DIRECTIONS FOR THIS TASK » Your task is to copy every record exactly.

Structured object records
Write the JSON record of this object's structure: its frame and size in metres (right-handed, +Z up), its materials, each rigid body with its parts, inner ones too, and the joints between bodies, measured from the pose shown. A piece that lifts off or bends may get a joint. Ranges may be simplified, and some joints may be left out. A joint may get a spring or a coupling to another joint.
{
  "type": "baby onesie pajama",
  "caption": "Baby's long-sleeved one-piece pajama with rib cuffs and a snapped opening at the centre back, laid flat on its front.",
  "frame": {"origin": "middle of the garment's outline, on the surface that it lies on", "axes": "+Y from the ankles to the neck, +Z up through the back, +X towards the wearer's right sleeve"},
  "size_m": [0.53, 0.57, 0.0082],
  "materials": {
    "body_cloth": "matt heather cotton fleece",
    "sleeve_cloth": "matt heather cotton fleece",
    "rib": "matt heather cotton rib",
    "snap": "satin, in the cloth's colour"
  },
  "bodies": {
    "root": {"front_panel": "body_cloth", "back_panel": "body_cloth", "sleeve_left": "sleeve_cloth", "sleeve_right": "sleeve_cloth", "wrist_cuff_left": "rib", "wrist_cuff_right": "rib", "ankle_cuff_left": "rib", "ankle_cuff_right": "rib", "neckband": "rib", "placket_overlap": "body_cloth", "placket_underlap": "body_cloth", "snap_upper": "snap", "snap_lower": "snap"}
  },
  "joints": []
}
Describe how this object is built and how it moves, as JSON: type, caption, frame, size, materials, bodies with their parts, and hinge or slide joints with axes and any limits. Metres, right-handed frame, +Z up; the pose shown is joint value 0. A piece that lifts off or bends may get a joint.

RESULT OF THE TASK »
Write the JSON record of this object's structure: its frame and size in metres (right-handed, +Z up), its materials, each rigid body with its parts, inner ones too, and the joints between bodies, measured from the pose shown. A piece that lifts off or bends may get a joint. Ranges may be simplified, and some joints may be left out. A joint may get a spring or a coupling to another joint.
{
  "type": "baby onesie pajama",
  "caption": "Baby's long-sleeved one-piece pajama with rib cuffs and a snapped opening at the centre back, laid flat on its front.",
  "frame": {"origin": "middle of the garment's outline, on the surface that it lies on", "axes": "+Y from the ankles to the neck, +Z up through the back, +X towards the wearer's right sleeve"},
  "size_m": [0.53, 0.57, 0.0082],
  "materials": {
    "body_cloth": "matt heather cotton fleece",
    "sleeve_cloth": "matt heather cotton fleece",
    "rib": "matt heather cotton rib",
    "snap": "satin, in the cloth's colour"
  },
  "bodies": {
    "root": {"front_panel": "body_cloth", "back_panel": "body_cloth", "sleeve_left": "sleeve_cloth", "sleeve_right": "sleeve_cloth", "wrist_cuff_left": "rib", "wrist_cuff_right": "rib", "ankle_cuff_left": "rib", "ankle_cuff_right": "rib", "neckband": "rib", "placket_overlap": "body_cloth", "placket_underlap": "body_cloth", "snap_upper": "snap", "snap_lower": "snap"}
  },
  "joints": []
}
Describe how this object is built and how it moves, as JSON: type, caption, frame, size, materials, bodies with their parts, and hinge or slide joints with axes and any limits. Metres, right-handed frame, +Z up; the pose shown is joint value 0. A piece that lifts off or bends may get a joint.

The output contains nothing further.